Normal woodworking tools work well for sawing. Machines nicely with aluminum or wood working cutters.  Works a lot like aluminum.   Surface speeds should be a lot slower than you think to keep from melting, you can push the feed rates up.  I normally cut dry, but have used dish soap and water successfully, stay away from petroleum based coolants, especially for tapping.  Petroleum based fluids can cause crazing, especially when tapping.   I have used a synthetic water based coolant successfully. Google plastic or brass drills for a proper grind for drilling.


----------



## francist (Nov 22, 2019)

I use it for chip deflectors as well as face shields, but in much thinner sizes.
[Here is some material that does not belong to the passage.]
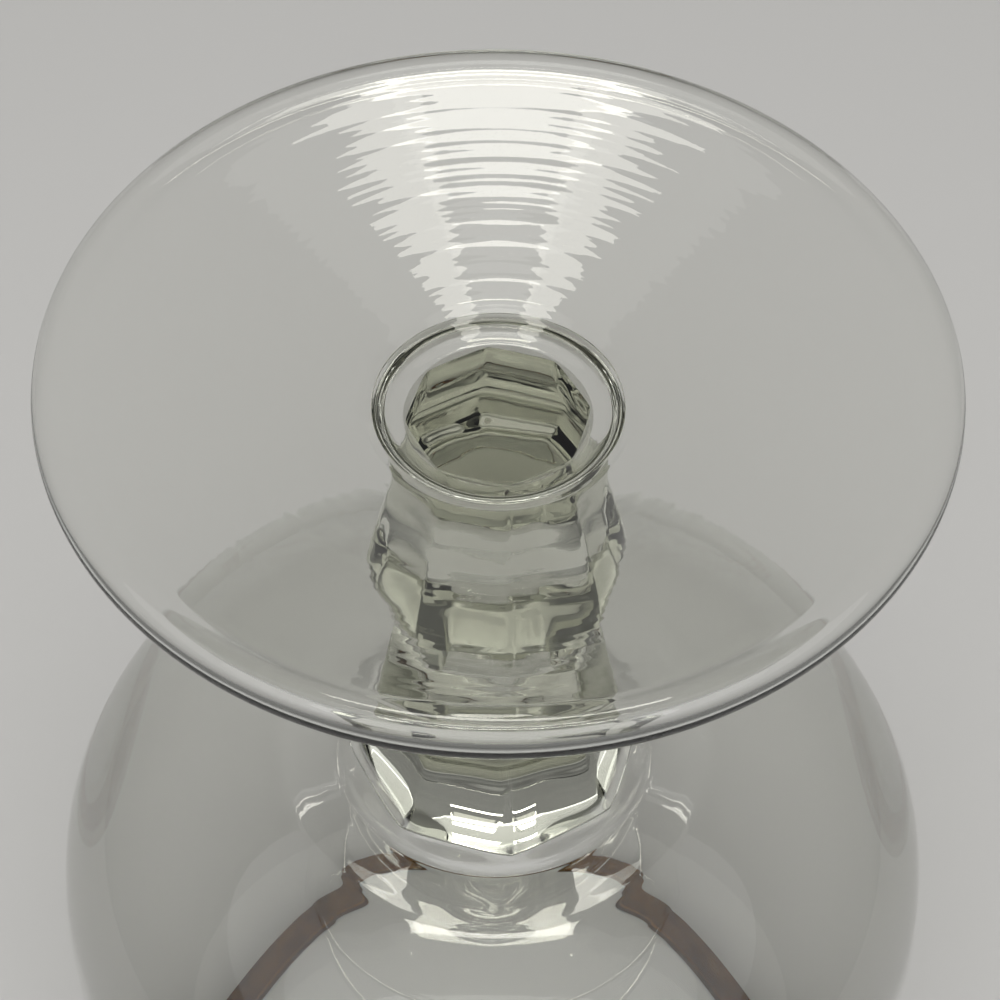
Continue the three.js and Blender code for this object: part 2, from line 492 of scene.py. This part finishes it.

It cold forms very nicely on a sheet metal brake although in 3/8” thickness I doubt that would work so well 

-frank


----------



## pontiac428 (Nov 22, 2019)

So if you wanted to laminate the windows of your Corvette with a bulletproof ply or two of polycarbonate, I'd look into the optically clear UV-curing gel adhesives.  I think you should do it.


----------



## Firstgear (Nov 22, 2019)

The guy I got them from had previously sold some to a bank just for making bullet proof glass in front of tellers.


----------



## eugene13 (Nov 22, 2019)

Hmmm...see through bullet proof oil pan..


----------



## hman (Nov 23, 2019)

I've machined polycarbonate on my small CNC mill.  Use a SHARP cutter!  And for coolant, I used plain water, dispensed from a squirt bottle.
The finished part (machined from a piece of ¾" thick polycarbonate:



Posts about the project:
https://www.hobby-machinist.com/threads/single-point-threading-first-time.78590/#post-669462 (Post #18)
https://www.hobby-machinist.com/threads/fusion-360-g-code-bugs.78151/#post-663753 (Post #7)


----------



## Ulma Doctor (Nov 23, 2019)

i have made many replacement see thru doors for meat processing equipment.
i have made VFD enclosures from poly carb,
templates for drilling holes repeatedly,
triangle layout tooling -equilateral(45°-45°-90°) & right(30°-60°-90°),
machine guards


----------



## bill70j (Nov 23, 2019)

On an engine swap, we used polycarbonate and fiberglass to build a custom cold air intake air horn.  We also used sheet polycarbonate as the dam in the intake steel frame.


----------



## MontanaLon (Nov 23, 2019)

24 sheets 4x7 feet are practically screaming out "Turn me into a see through boat!"

If it forms well with not too much heat I'd turn it into a canoe or kayak. Although a layout boat for ducks would be fun too. 

Wonder Woman's jet?


----------



## Latinrascalrg1 (Nov 23, 2019)

Gigantic fish aquarium!


----------